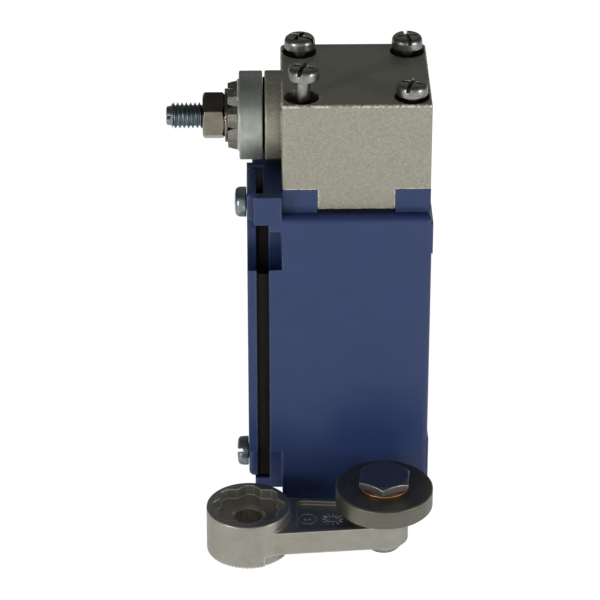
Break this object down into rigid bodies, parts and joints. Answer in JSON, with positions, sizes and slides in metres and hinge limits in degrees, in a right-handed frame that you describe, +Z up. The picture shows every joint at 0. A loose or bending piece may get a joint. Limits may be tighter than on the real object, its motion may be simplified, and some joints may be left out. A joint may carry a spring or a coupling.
{
  "type": "limit switch",
  "caption": "Metal-bodied limit switch with a rotary head, its roller lever taken off and lying in front of it.",
  "frame": {"origin": "centre of the cable entry's mouth, in the bottom face of the case", "axes": "+X out of the mounting face, -X towards the cover and the shaft end, +Z up through the head, -Y towards the loose lever"},
  "size_m": [0.0613, 0.067, 0.1136],
  "materials": {
    "blue_paint": "gloss enamel over die-cast zinc",
    "cast_head": "sand-textured metallic paint on a casting",
    "cast_lever": "satin tumbled casting",
    "star_metal": "dark sintered steel",
    "zinc_plate": "dull zinc plate",
    "nickel": "bright nickel plate",
    "screw_steel": "bright zinc-plated screw",
    "stud_steel": "bluish zinc-plated thread",
    "roller_steel": "ground steel, satin",
    "pin_steel": "turned steel",
    "bronze": "sintered bronze",
    "rubber": "black rubber",
    "black_plastic": "glass-filled moulding",
    "grey_plastic": "grey moulding",
    "white_plastic": "acetal",
    "contact_brass": "stamped brass",
    "spring_steel": "drawn spring wire",
    "cam_steel": "hardened steel"
  },
  "bodies": {
    "case": {"body_shell": "blue_paint", "front_cover": "blue_paint", "cover_gasket": "rubber", "cover_screws": "stud_steel", "head_seal": "rubber", "earth_screw": "contact_brass", "head_block": "cast_head", "head_screws": "screw_steel", "head_screw_loose": "screw_steel", "shaft_bush": "bronze", "dust_seal": "rubber", "plunger_guide": "white_plastic", "plunger_seal": "rubber", "plunger_spring": "spring_steel", "block_housing": "black_plastic", "block_cover": "grey_plastic", "block_screws": "screw_steel", "block_spring": "spring_steel", "terminal_nc_left": "contact_brass", "terminal_nc_right": "contact_brass", "terminal_no_left": "contact_brass", "terminal_no_right": "contact_brass", "terminal_screws": "screw_steel", "terminal_clamps": "screw_steel"},
    "shaft": {"lever_shaft": "stud_steel", "shaft_cam": "cam_steel", "cam_pin": "cam_steel", "shaft_seal": "rubber", "retaining_ring": "spring_steel", "drive_ring": "zinc_plate", "star_boss": "star_metal", "lock_washer": "nickel", "lever_nut": "nickel"},
    "plunger": {"head_plunger": "cam_steel"},
    "carrier": {"contact_carrier": "white_plastic", "bridge_nc": "contact_brass", "bridge_no": "contact_brass", "bridge_spring_nc": "spring_steel", "bridge_spring_no": "spring_steel"},
    "lever": {"lever_arm": "cast_lever", "roller_pin": "pin_steel", "roller_washer": "bronze"},
    "roller": {"roller_wheel": "roller_steel", "roller_bush": "bronze"}
  },
  "joints": [
    {"name": "shaft_turn", "type": "hinge", "parent": "case", "child": "shaft", "pos_m": [-0.02, 0, 0.0954], "axis": [1, 0, 0], "range_deg": [0, 70], "stiffness_Nm_per_rad": 0.08, "springref_deg": -17.19},
    {"name": "plunger_slide", "type": "slide", "parent": "case", "child": "plunger", "axis": [0, 0, -1], "range_m": [0, 0.0037], "deforming": ["plunger_spring"]},
    {"name": "carrier_slide", "type": "slide", "parent": "case", "child": "carrier", "axis": [0, 0, -1], "range_m": [0, 0.0037], "deforming": ["block_spring"]},
    {"name": "lever_lift", "type": "slide", "parent": "case", "child": "lever", "axis": [0, 0, 1], "range_m": [0, 0.03]},
    {"name": "roller_spin", "type": "hinge", "parent": "lever", "child": "roller", "pos_m": [0.00647, -0.0356, 0.0139], "axis": [0, 0, 1], "continuous": true}
  ],
  "couplings": [
    {"joint": "plunger_slide", "follows": "shaft_turn", "m_per_rad": 0.003},
    {"joint": "carrier_slide", "follows": "shaft_turn", "m_per_rad": 0.003}
  ]
}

==================================================

▶ **EXERCISE AIM**:
Copy and report every line where the word "hinge" is present.

▶ **WRITTEN ANSWER**:
Break this object down into rigid bodies, parts and joints. Answer in JSON, with positions, sizes and slides in metres and hinge limits in degrees, in a right-handed frame that you describe, +Z up. The picture shows every joint at 0. A loose or bending piece may get a joint. Limits may be tighter than on the real object, its motion may be simplified, and some joints may be left out. A joint may carry a spring or a coupling.
    {"name": "shaft_turn", "type": "hinge", "parent": "case", "child": "shaft", "pos_m": [-0.02, 0, 0.0954], "axis": [1, 0, 0], "range_deg": [0, 70], "stiffness_Nm_per_rad": 0.08, "springref_deg": -17.19},
    {"name": "roller_spin", "type": "hinge", "parent": "lever", "child": "roller", "pos_m": [0.00647, -0.0356, 0.0139], "axis": [0, 0, 1], "continuous": true}